Paper No. 73-8
Presentation Time: 1:30 PM-5:30 PM
THE RECORD OF LARGE HISTORIC EARTHQUAKES IN LAKE SEDIMENTS OF NORTHEASTERN MASSACHUSETTS
We present sediment data from three lakes in northeastern Massachusetts that allow us to determine the fingerprint of two large historic earthquakes, the 1755 Cape Ann earthquake with a magnitude of M=5.9 and the 1638 Southern New Hampshire earthquake with a less well constrained magnitude of M=6.5-7.0. Using a combination of sedimentological, geophysical, geochemical and palynological proxies we were able to identify the signature of the 1755 Cape Ann earthquake in Sluice Pond, Lynn, MA in form of a turbidite mobilized at the steep lake basin slopes during strong groundshaking. We developed a detailed age model using radioisotopes, industrial contaminants and pollen stratigraphy to narrow deposition of the turbidite to the mid-18th century. The likelihood of mass wasting in 1755 was likely increased by sediment loading of slopes from soil erosion caused by widespread deforestation by the first European settlers arriving in this region in the first half of the 17th century. While Sluice Pond is located within 40 km of the 1755 epicenter and experienced groundshaking of intensity VII, Walden Pond in Concord, MA experienced shaking of lesser intensity (I=VI), likely not strong enough to cause sediment deformation or mass wasting here. However, in sediments below the European settlement horizon, we were able to identify another deposit with larger particle sizes, probably indicating an older mass wasting event.
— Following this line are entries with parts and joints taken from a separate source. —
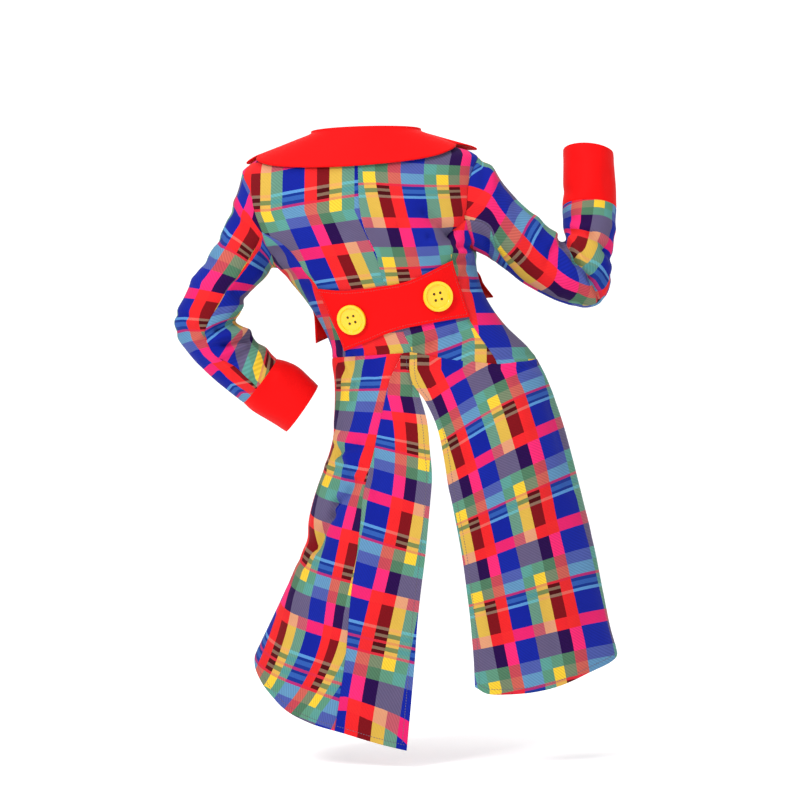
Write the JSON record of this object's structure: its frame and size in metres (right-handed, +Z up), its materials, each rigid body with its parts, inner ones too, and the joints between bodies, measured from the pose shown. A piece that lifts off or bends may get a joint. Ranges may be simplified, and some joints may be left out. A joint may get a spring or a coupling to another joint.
{
  "type": "clown tailcoat, worn",
  "caption": "Clown's plaid tailcoat in its worn pose: waist seam, long vented tails, red collar, lapels, cuffs and half belt, large yellow buttons.",
  "frame": {"origin": "base of the neck opening, midway between the shoulders, where the wearer's neck and shoulders hold the coat", "axes": "+Z up from the tails' hem to the collar, -Y the way the back faces, +X towards the raised right sleeve"},
  "size_m": [0.73, 0.2491, 1.0094],
  "materials": {
    "plaid_body": "matt twill, multicoloured check",
    "plaid_tail": "matt twill, multicoloured check",
    "plaid_sleeve": "matt twill, multicoloured check",
    "red_cloth": "plain satin weave",
    "yellow_plastic": "glossy"
  },
  "bodies": {
    "root": {"back_left": "plaid_body", "back_right": "plaid_body", "side_left": "plaid_body", "side_right": "plaid_body", "front_left": "plaid_body", "front_right": "plaid_body", "tail_left_back": "plaid_tail", "tail_left_side": "plaid_tail", "tail_right": "plaid_tail", "tail_right_side": "plaid_tail", "sleeve_left_top": "plaid_sleeve", "sleeve_left_under": "plaid_sleeve", "sleeve_right_top": "plaid_sleeve", "sleeve_right_under": "plaid_sleeve", "cuff_left": "red_cloth", "cuff_right": "red_cloth", "collar": "red_cloth", "lapel_left": "red_cloth", "lapel_right": "red_cloth", "half_belt": "red_cloth", "button_left": "yellow_plastic", "button_right": "yellow_plastic"}
  },
  "joints": []
}
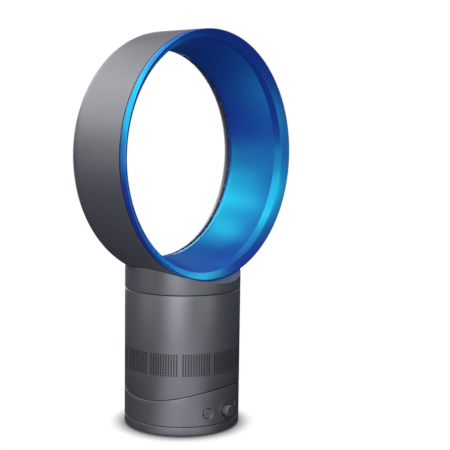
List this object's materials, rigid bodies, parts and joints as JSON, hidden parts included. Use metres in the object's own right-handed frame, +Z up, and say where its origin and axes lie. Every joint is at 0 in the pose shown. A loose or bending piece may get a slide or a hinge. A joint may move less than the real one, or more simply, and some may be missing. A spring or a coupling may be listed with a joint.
{
  "type": "bladeless fan",
  "caption": "Bladeless desk fan: ring nozzle with an air slot on a round column that swivels and tilts, with perforated inlet, impeller, knob and push buttons.",
  "frame": {"origin": "on the floor under the column axis", "axes": "+Z up; the air blows towards -Y, where the knob and buttons are; +X is to the right of someone who faces the fan's front"},
  "size_m": [0.304, 0.156, 0.49],
  "materials": {
    "grey_shell": "satin metallic grey paint on moulded plastic",
    "grey_control": "satin metallic grey paint on moulded plastic",
    "blue_liner": "smooth metallic blue paint with a soft gloss",
    "black_plastic": "fine-textured black moulding",
    "black_rubber": "matt rubber",
    "white_plastic": "self-coloured moulding",
    "steel": "zinc plated",
    "circuit_board": "green solder mask",
    "grey_foam": "open-cell foam"
  },
  "bodies": {
    "foot": {"foot_shell": "grey_shell", "foot_plate": "black_plastic", "foot_pads": "black_rubber", "foot_screws": "steel", "cord_gland": "black_rubber", "slide_ring": "white_plastic", "swivel_gear": "white_plastic", "spindle_clip": "steel"},
    "base": {"base_shell": "grey_shell", "tilt_cradle": "black_plastic", "tilt_rails": "white_plastic", "cradle_screws": "steel", "rail_screws": "steel", "oscillation_motor": "steel", "motor_screws": "steel", "control_board": "circuit_board", "board_screws": "steel", "speed_encoder": "black_plastic", "button_switches": "black_plastic"},
    "pinion": {"oscillation_pinion": "white_plastic", "pinion_shaft": "steel"},
    "power_button": {"power_button": "grey_control"},
    "oscillation_button": {"oscillation_button": "grey_control"},
    "knob": {"speed_knob": "grey_control", "encoder_shaft": "steel"},
    "body": {"body_shell": "grey_shell", "body_floor": "black_plastic", "lower_foam": "grey_foam", "upper_foam": "grey_foam", "impeller_housing": "black_plastic", "housing_mounts": "black_rubber", "motor_bucket": "black_plastic", "bucket_cap": "black_plastic", "motor": "steel", "motor_foam": "grey_foam", "outlet_seal": "black_rubber", "bayonet_collar": "black_plastic", "neck_gasket": "black_rubber"},
    "impeller": {"impeller": "white_plastic", "motor_shaft": "steel", "impeller_nut": "steel"},
    "nozzle": {"nozzle_neck": "grey_shell", "outer_casing": "grey_shell", "inner_casing": "blue_liner", "casing_ring": "black_plastic", "slot_spacers": "grey_shell"}
  },
  "joints": [
    {"name": "oscillation", "type": "hinge", "parent": "foot", "child": "base", "pos_m": [0, 0, 0.0126], "axis": [0, 0, 1], "range_deg": [-45, 45]},
    {"name": "pinion_spin", "type": "hinge", "parent": "base", "child": "pinion", "pos_m": [-0.02121, 0.02121, 0.021], "axis": [0, 0, 1], "range_deg": [-180, 180]},
    {"name": "power_button_press", "type": "slide", "parent": "base", "child": "power_button", "axis": [0.3665, 0.9304, 0], "range_m": [0, 0.001], "stiffness_N_per_m": 400, "springref_m": -0.001},
    {"name": "oscillation_button_press", "type": "slide", "parent": "base", "child": "oscillation_button", "axis": [-0.3665, 0.9304, 0], "range_m": [0, 0.001], "stiffness_N_per_m": 400, "springref_m": -0.001},
    {"name": "knob_turn", "type": "hinge", "parent": "base", "child": "knob", "pos_m": [0, -0.0725, 0.0275], "axis": [0, 1, 0], "range_deg": [-150, 150]},
    {"name": "tilt", "type": "hinge", "parent": "base", "child": "body", "pos_m": [0, 0, 0.2336], "axis": [1, 0, 0], "range_deg": [-10, 10]},
    {"name": "impeller_spin", "type": "hinge", "parent": "body", "child": "impeller", "pos_m": [0, 0, 0.12], "axis": [0, 0, 1], "continuous": true},
    {"name": "nozzle_lock", "type": "hinge", "parent": "body", "child": "nozzle", "pos_m": [0, 0, 0.173], "axis": [0, 0, 1], "range_deg": [-16, 0]}
  ],
  "couplings": [
    {"joint": "pinion_spin", "follows": "oscillation", "ratio": 4}
  ]
}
This coarser deposit can be found in all three basins of Walden Pond providing evidence for a regional trigger such as an earthquake. Preliminary data from Sluice Pond as well as Lake Waban in Wellesley, MA similarly show an unusual deposit likely linked to mass wasting before large scale disturbance of the landscape by European settlers. Here, additional data is necessary to further characterize the deposit and its age. Identifying an earthquake signature for pre-European sediments would allow us to use this fingerprint to extend earthquake histories further back in time potentially through the entire Holocene when New England became ice-free and the lakes formed. The distribution of the three lakes across eastern Massachusetts is well suited to determine thresholds of lake sediment deformation with increasing distance to historically reported epicenters as well as estimates of the size of past earthquakes.